Why Swiss Cheese Has Holes — And 7 Other Amazing Facts About Cheese

Cheese, glorious cheese. One of humanity’s oldest culinary creations, cheese has been around for nearly 4,000 years and comes in more than 1,800 varieties. Here’s a sampler platter of facts about everybody’s favorite dairy product.

Surprisingly, nobody really knows for sure. The longstanding theory was that bacteria in the cheese emits carbon dioxide, creating bubbles — or “eyes” — that burst as the cheese matures. (Cheese varieties without these eyes are referred to as “blind.”) While this has been the leading hypothesis for the past century, there are other theories. A 2015 study suggests that small particles of hay in milk may cause the famous holes. There’s evidence that these small specks weaken the cheese’s internal structure, causing gas bubbles to emerge.
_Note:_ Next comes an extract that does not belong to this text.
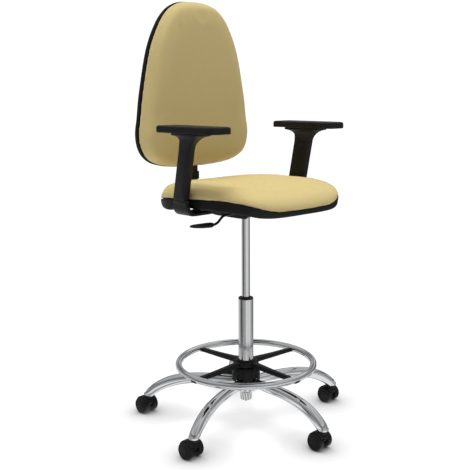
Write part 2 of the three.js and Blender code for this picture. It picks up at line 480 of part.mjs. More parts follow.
const halfBack = [[0, -201.5], [52, -201.2], [104, -198.2], [150, -191.5], [186, -180], [211, -161], [227, -135], [234.4, -104], [234.6, -76],
  [228, -38], [219.2, 26], [207.4, 86], [195, 143], [181, 192], [159.5, 242], [128, 292],
  [96, 321.5], [60, 337.4], [24, 341], [0, 341.2]];
const backOutline = (() => {
  const pts = [...halfBack, ...halfBack.slice(1, -1).reverse().map(([x, s]) => [-x, s])];
  const n = pts.length;
  return pts.map(([x, s], i) => {
    const a = pts[(i + n - 1) % n], b = pts[(i + 1) % n];
    const tx = b[0] - a[0], ts = b[1] - a[1], l = Math.hypot(tx, ts);
    return { x, s, nx: ts / l, ns: -tx / l };
  });
})();
const BC = -30;                 // datum of the inner rings
const backRing = (inset, scale, d) => backOutline.map(({ x, s, nx, ns }) => {
  const px = (x - nx * inset) * scale, ps = BC + (s - ns * inset - BC) * scale;
  return [px, BACK_Y - d, BACK_Z + ps];
});
const dome = phi => [BACK_ROUND * (1 - Math.cos(rad(phi))), BACK_T - BACK_ROUND + BACK_ROUND * Math.sin(rad(phi))];
piece('back_cushion', loft([
  backRing(0, 0.25, 12.4), backRing(0, 0.8, 12.4), backRing(0, 0.805, 0.25), backRing(2, 1, 0.25), backRing(0.4, 1, 1.6), backRing(-0.8, 1, 12),
  ...[0, 24, 46, 66, 90].map(p => { const [i, d] = dome(p); return backRing(i, 1, d); }),
  backRing(BACK_ROUND, 0.82, BACK_T + 1), backRing(BACK_ROUND, 0.5, BACK_T + 1.5), backRing(BACK_ROUND, 0.2, BACK_T + 1.5),
]), cloth);
piece('back_board', loft([backRing(0, 0.25, 1.4), backRing(0, 0.79, 1.4), backRing(0, 0.79, 11.9), backRing(0, 0.25, 11.9)]), ply);
piece('back_bracket', loft([[253.8], [257.6]].map(([y]) => rrect(58, 62, 10, 3).map(([x, z]) => [x, y, 945 + z]))), blackMetal);
const backShellBlank = loft([
  backRing(22, 0.2, -BACK_DEPTH), backRing(22, 0.7, -BACK_DEPTH + 1), backRing(16, 1, -BACK_DEPTH + 3), backRing(6, 1, -BACK_DEPTH + 8), backRing(1.6, 1, -14),
  backRing(0.2, 1, -4), backRing(1.2, 1, -0.3), backRing(4.6, 1, -0.3), backRing(5.6, 1, -13), backRing(9, 1, -BACK_DEPTH + 10.6), backRing(18, 1, -BACK_DEPTH + 6.6),
  backRing(24, 0.7, -BACK_DEPTH + 4.6), backRing(24, 0.2, -BACK_DEPTH + 4),
]);
piece('back_shell', cut(backShellBlank, plate(24, 7, 1.5, 825, 872, 0, 262)), black);

export default group;
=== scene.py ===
import bpy, bmesh, json, math
import numpy as np
from mathutils import Vector, Matrix
from mathutils.bvhtree import BVHTree


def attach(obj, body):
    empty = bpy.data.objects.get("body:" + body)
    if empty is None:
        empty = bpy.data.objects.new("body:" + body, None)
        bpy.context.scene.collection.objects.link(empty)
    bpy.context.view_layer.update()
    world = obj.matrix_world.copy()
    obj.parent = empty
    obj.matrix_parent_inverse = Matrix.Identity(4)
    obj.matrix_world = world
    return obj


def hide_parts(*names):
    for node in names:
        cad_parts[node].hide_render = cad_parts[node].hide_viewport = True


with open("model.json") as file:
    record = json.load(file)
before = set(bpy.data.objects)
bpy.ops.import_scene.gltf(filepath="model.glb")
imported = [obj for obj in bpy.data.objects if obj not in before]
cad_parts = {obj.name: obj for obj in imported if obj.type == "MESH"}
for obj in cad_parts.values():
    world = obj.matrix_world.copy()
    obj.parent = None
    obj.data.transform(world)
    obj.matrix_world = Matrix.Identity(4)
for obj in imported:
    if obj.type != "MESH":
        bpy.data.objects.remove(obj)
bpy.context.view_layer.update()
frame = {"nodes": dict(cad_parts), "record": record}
NODES = frame["nodes"]
SHIFT = 0.0195                      # the column axis is at y = SHIFT
scene = bpy.context.scene
scene.view_settings.view_transform = "Standard"
scene.view_settings.look = "None"

# ------------------------------------------------------------------ camera
AZ, DIST, HIGH, PITCH, ROLL = math.radians(-44.4), 2.5703, 1.0951, math.radians(10.11), math.radians(-0.14)
pos = Vector((DIST * math.sin(AZ), -DIST * math.cos(AZ) + SHIFT, HIGH))
fwd = Vector((-math.sin(AZ) * math.cos(PITCH), math.cos(AZ) * math.cos(PITCH), -math.sin(PITCH)))
right = Vector((math.cos(AZ), math.sin(AZ), 0))
up = right.cross(fwd)
r2 = right * math.cos(ROLL) + up * math.sin(ROLL)
u2 = -right * math.sin(ROLL) + up * math.cos(ROLL)
cam_data = bpy.data.cameras.new("camera")
cam = bpy.data.objects.new("camera", cam_data)
scene.collection.objects.link(cam)
cam.matrix_world = Matrix((
    (r2.x, u2.x, -fwd.x, pos.x), (r2.y, u2.y, -fwd.y, pos.y), (r2.z, u2.z, -fwd.z, pos.z), (0, 0, 0, 1)))
cam_data.sensor_width = 36
cam_data.lens = 801.72 / 470 * 36
cam_data.shift_x = -(245.66 - 235) / 470
cam_data.shift_y = (233.69 - 235) / 470
cam_data.clip_start, cam_data.clip_end = 0.05, 60
scene.camera = cam

# ----------------------------------------------------------- mesh functions
rad = math.radians


def clamp(v, a, b):
    return min(b, max(a, v))


def smooth(t):
    t = clamp(t, 0, 1)
    return t * t * (3 - 2 * t)


def lerp(a, b, t):
    return a + (b - a) * t


def table(points):
    def f(v):
        if v <= points[0][0]:
            return points[0][1]
        for i in range(1, len(points)):
            if v <= points[i][0]:
                (x0, y0), (x1, y1) = points[i - 1], points[i]

                def m(k):
                    if k <= 0 or k >= len(points) - 1:
                        return 0
                    return (points[k + 1][1] - points[k - 1][1]) / (points[k + 1][0] - points[k - 1][0])
                h = x1 - x0
                t = (v - x0) / h
                return ((2 * t ** 3 - 3 * t ** 2 + 1) * y0 + (t ** 3 - 2 * t ** 2 + t) * h * m(i - 1)
                        + (-2 * t ** 3 + 3 * t ** 2) * y1 + (t ** 3 - t ** 2) * h * m(i))
        return points[-1][1]
    return f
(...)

There’s a reason the scent of certain cheeses smells like feet, armpits, or sweat: The bacteria that make human beings stinky are closely related to the bacteria responsible for stinky cheeses, such as Limburger. In fact, some cheeses are so human-like that mosquitoes can mistake them for flesh.

In parts of medieval England, it was traditional for a father to buy a cheese — called “groaning cheese” — when his wife gave birth. The cheese was hollowed out and pieces presented to everyone present around the birth. At the child’s christening, the baby would be passed through the wheel of cheese for good luck.